> [Aim]: Reproduce the section of the listing that begins at the line containing "obj.matrix_world = world" and finishes at the line containing "imported = [obj". Include both end lines and nothing beyond them.

###

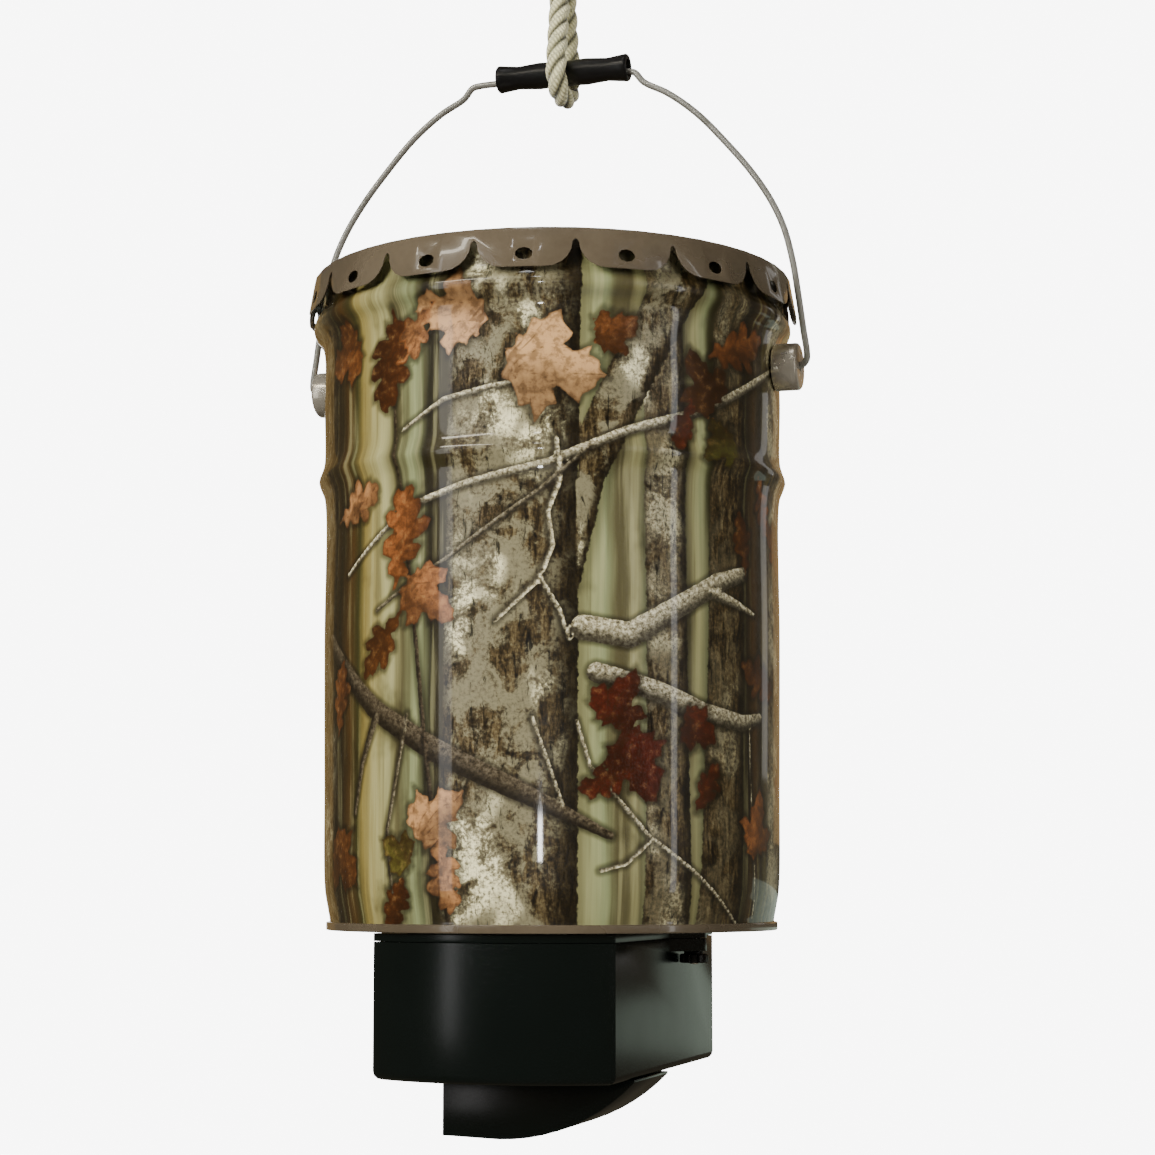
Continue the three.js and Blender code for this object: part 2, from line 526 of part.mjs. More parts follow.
const motorLead = () => bar([[WHEEL.x, 57.5, WHEEL.z], [WHEEL.x + 2, 64, WHEEL.z + 2], [20, 74, -56],
  [24, 86, -50], [24, 95.4, -48]], 1.3, 6, 16);

function accessDoor() {
  const { left, right, innerY, thick, topZ, bottomZ } = DOOR;
  const outerY = innerY + thick;
  const panel = solid(block(left, right, innerY, outerY, bottomZ, topZ));
  const rib = solid(block(-47.5, 47.5, 123.8, innerY + 1, -77.5, -12.5));
  const ribHollow = solid(block(-45.5, 45.5, 120, innerY, -75.5, -14.5));
  const screwHole = solid(turnedY([[0, 120], [DOOR_SCREW.boreR, 120], [DOOR_SCREW.boreR, 140], [0, 140]], 16)
    .translate(DOOR_SCREW.x, 0, DOOR_SCREW.z));
  const middle = knuckle(-65.4, -24.6, innerY + 0.3, right - 1, HINGE.x);
  return geometryOf(cut(joined(panel, rib, middle), ribHollow, screwHole, pinBore()));
}

function doorGasket() {
  const y0 = HEAD.backY + GAP;
  const y1 = DOOR.innerY - 0.2;
  const frame = solid(block(-51.5, 51.5, y0, y1, -80.5, -8.5));
  return geometryOf(cut(frame, solid(block(-48, 48, y0 - 1, y1 + 1, -78, -12))));
}

const hingePin = () => rod(HINGE.pinR, -81, -9, 12).translate(HINGE.x, HINGE.y, 0);

function doorScrew() {
  const seat = DOOR.innerY + DOOR.thick + GAP;
  const { headR, headLength, shankR, x, z } = DOOR_SCREW;
  return turnedY([[0, 121], [shankR - 0.5, 121], [shankR, 121.6], [shankR, seat], [headR, seat],
    [headR, seat + headLength - 1], [headR - 1, seat + headLength], [0, seat + headLength]], 16).translate(x, 0, z);
}

// ---------------------------------------------------------------- assembly
add(hanger, "bail_wire", bailWire(), MATERIAL.zinc);
add(hanger, "bail_grip", bailGrip(), MATERIAL.grip);
add(hanger, "hang_rope", hangRope(), MATERIAL.rope);
add(hanger, "rope_socket", ropeSocket(), MATERIAL.zinc);
add(hanger, "hang_ring", hangRing(), MATERIAL.zinc);

add(body, "pail_body", pailBody(), MATERIAL.print);
add(body, "pail_bottom", pailBottom(), MATERIAL.taupe);
add(body, "bail_ear_right", ear(1), MATERIAL.zinc);
add(body, "bail_ear_left", ear(-1), MATERIAL.zinc);
add(body, "lug_lid", lugLid(), MATERIAL.taupe);
add(body, "lid_gasket", lidGasket(), MATERIAL.rubber);

add(body, "mounting_plate", mountingPlate(), MATERIAL.plastic);
add(body, "housing_shell", housingShell(), MATERIAL.plastic);
add(body, "feed_throat", feedThroat(), MATERIAL.plastic);
add(body, "flow_gate", flowGate(), MATERIAL.zinc);
["left", "right"].forEach((name, i) => {
  const side = i ? 1 : -1;
  const seat = CHIME.panelZ + GAP;
  add(body, `plate_screw_${name}`, screw(5.5, 3.4, 2.6, 16).translate(side * 50, -100, seat), MATERIAL.zinc);
  add(body, `mount_stud_${name}`, screw(6.5, 4, STUD.radius, 34).translate(side * STUD.x, STUD.y, seat), MATERIAL.zinc);
  add(body, `thumb_nut_${name}`, thumbNut().translate(side * STUD.x, STUD.y, 0), MATERIAL.grip);
});

const shaftHole = solid(onShaft([[0, 0], [4.9, 0], [4.9, 20], [0, 20]], FINE));
add(body, "front_bulkhead", bulkhead(BULKHEAD.frontY), MATERIAL.plastic);
add(body, "motor_bulkhead", bulkhead(BULKHEAD.backY, shaftHole), MATERIAL.plastic);
add(body, "paddle_wheel", paddleWheel(), MATERIAL.plastic);
add(body, "drive_shaft", driveShaft(), MATERIAL.zinc);
add(body, "wheel_nut", wheelNut(), MATERIAL.zinc);
add(body, "shaft_bushing", shaftBushing(), MATERIAL.bronze);
add(body, "motor", motor(), MATERIAL.zinc);
add(body, "motor_cradle", motorCradle(), MATERIAL.plastic);
add(body, "discharge_scoop", dischargeScoop(), MATERIAL.plastic);
scoopScrews.forEach(([x, y], i) =>
  add(body, `scoop_screw_${i + 1}`, screw(3.4, 2, 1.6, 7).translate(x, y, HEAD.floorZ + HEAD.wall + GAP), MATERIAL.zinc));

add(body, "battery", battery(), MATERIAL.battery);
terminalX.forEach((x, i) => add(body, `battery_terminal_${i + 1}`, terminal(x), MATERIAL.bronze));
add(body, "battery_strap", batteryStrap(), MATERIAL.strap);
add(body, "timer_module", timerModule(), MATERIAL.plastic);
add(body, "timer_display", timerDisplay(), MATERIAL.lens);
buttonXs.forEach((x, i) => add(body, `timer_button_${i + 1}`, timerButton(x), MATERIAL.grip));
leadPaths.forEach((points, i) => add(body, `battery_lead_${i + 1}`, batteryLead(points), MATERIAL.lead));
add(body, "motor_lead", motorLead(), MATERIAL.lead);
add(body, "access_door", accessDoor(), MATERIAL.plastic);
add(body, "door_gasket", doorGasket(), MATERIAL.rubber);
add(body, "door_hinge_pin", hingePin(), MATERIAL.zinc);
add(body, "door_screw", doorScrew(), MATERIAL.zinc);

export default feeder;
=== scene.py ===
import json
import math

import bpy
import numpy as np
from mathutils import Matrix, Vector


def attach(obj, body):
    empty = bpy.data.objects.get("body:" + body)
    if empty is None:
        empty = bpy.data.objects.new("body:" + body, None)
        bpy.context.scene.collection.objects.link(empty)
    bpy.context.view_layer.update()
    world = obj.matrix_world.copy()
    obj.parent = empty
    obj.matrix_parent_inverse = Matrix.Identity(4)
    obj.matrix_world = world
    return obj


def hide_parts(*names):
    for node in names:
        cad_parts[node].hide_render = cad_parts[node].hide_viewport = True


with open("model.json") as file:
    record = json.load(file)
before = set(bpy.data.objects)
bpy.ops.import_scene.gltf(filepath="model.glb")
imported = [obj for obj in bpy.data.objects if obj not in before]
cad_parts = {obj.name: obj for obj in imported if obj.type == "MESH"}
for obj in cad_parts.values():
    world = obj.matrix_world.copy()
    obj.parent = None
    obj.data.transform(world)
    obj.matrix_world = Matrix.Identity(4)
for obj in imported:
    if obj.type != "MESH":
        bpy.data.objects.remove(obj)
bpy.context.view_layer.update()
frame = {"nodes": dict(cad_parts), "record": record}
NODES = frame["nodes"]

MM = 0.001
FOOT = -551.0  # the foot of the pail, below the grip's axis
VIEW_AZIMUTH = 17.5  # degrees round from the front, to the right
VIEW_PITCH, VIEW_YAW = 5.41, 0.584  # degrees up, and to the side of the pail's axis
EYE_DISTANCE, EYE_HEIGHT = 1565, FOOT + 30
LENS, SENSOR, VIEW_SHIFT = 77.2, 36, 0.06
LIGHTS_AIM = (0, 0, -0.35)
AMBIENT, BACKDROP_GLOW, FLOOR_GLOW = 0.085, 10.0, 9.6  # strengths
EDGE_WIDTH, EDGE_ANGLE, CREASE = 0.4, 35, 32  # the CAD nodes' softened edges, and the angles that make an edge

# ---------------------------------------------------------------- camera, lights and floor


def make_camera():
    """The photograph's view: from a little above the pail's foot, tipped up."""
    turn = math.radians(VIEW_AZIMUTH)
    data = bpy.data.cameras.new("camera")
    data.sensor_width, data.lens, data.shift_y = SENSOR, LENS, VIEW_SHIFT
    data.clip_start, data.clip_end = 0.05, 60
    camera = bpy.data.objects.new("camera", data)
    camera.location = (math.sin(turn) * EYE_DISTANCE * MM, -math.cos(turn) * EYE_DISTANCE * MM, EYE_HEIGHT * MM)
    camera.rotation_euler = (math.pi / 2 + math.radians(VIEW_PITCH), 0, turn - math.radians(VIEW_YAW))
    bpy.context.collection.objects.link(camera)
    bpy.context.scene.camera = camera


def area_light(name, azimuth, height, distance, width, tall, power, colour=(1, 1, 1), mirrored=True):
    """An area light in metres that looks at the pail, its azimuth in degrees from the view's direction."""
    turn = math.radians(VIEW_AZIMUTH + azimuth)
    data = bpy.data.lights.new(name, "AREA")
    data.shape, data.size, data.size_y, data.energy, data.color = "RECTANGLE", width, tall, power, colour
    lamp = bpy.data.objects.new(name, data)
    lamp.location = (math.sin(turn) * distance, -math.cos(turn) * distance, height)
    aim = Vector(LIGHTS_AIM) - lamp.location
    lamp.rotation_euler = aim.to_track_quat("-Z", "Y").to_euler()
    lamp.visible_camera = False
    lamp.visible_glossy = mirrored  # the wide lights only fill, so that they leave no panes in the gloss
    bpy.context.collection.objects.link(lamp)
    return lamp


make_camera()
# The wide lights that fill, then the narrow ones that the gloss shows.
area_light("key", -42, 0.5, 2.3, 1.0, 1.4, 150, mirrored=False)
area_light("fill", 46, 0.3, 2.4, 0.9, 1.6, 50, mirrored=False)
area_light("back_left", -150, 0.2, 2.4, 1.2, 1.6, 62, mirrored=False)
area_light("back_right", 150, 0.2, 2.4, 1.2, 1.6, 62, mirrored=False)
area_light("sky", 20, 2.0, 0.4, 1.4, 1.4, 26, mirrored=False)
area_light("under", 0, -1.9, 0.6, 1.4, 1.4, 20, mirrored=False)
area_light("glow_left", -52, 0.0, 2.1, 0.26, 1.9, 3.0)
area_light("glow_right", 60, -0.2, 2.1, 0.12, 1.5, 1.6)
area_light("glow_back_left", -170, 0.0, 2.2, 0.4, 1.5, 4)
area_light("glow_back_right", 130, 0.2, 2.2, 0.3, 1.2, 0.7)
area_light("panel_right", 143, -0.77, 2.2, 2.2, 0.32, 1.1, (0.8, 1, 0.84))
area_light("edge_right", 160, 0.0, 2.2, 1.3, 0.95, 1.2, (1, 0.6, 0.22))
area_light("edge_left", -158, -0.2, 2.2, 1.5, 1.6, 1.3, (1, 0.55, 0.08))
area_light("lamp_high", -46, 1.15, 1.9, 1.0, 0.14, 6.0, (1, 0.93, 0.78))
area_light("lamp_middle", -8, 1.2, 1.9, 0.12, 0.12, 0.9)
area_light("lamp_top", -20, 1.9, 0.8, 0.4, 0.4, 3.2)
spark = area_light("spark", -5.5, -0.5, 1.56, 0.055, 0.1, 1.0)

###

> [Response to this exercise]:
    obj.matrix_world = world
    return obj


def hide_parts(*names):
    for node in names:
        cad_parts[node].hide_render = cad_parts[node].hide_viewport = True


with open("model.json") as file:
    record = json.load(file)
before = set(bpy.data.objects)
bpy.ops.import_scene.gltf(filepath="model.glb")
imported = [obj for obj in bpy.data.objects if obj not in before]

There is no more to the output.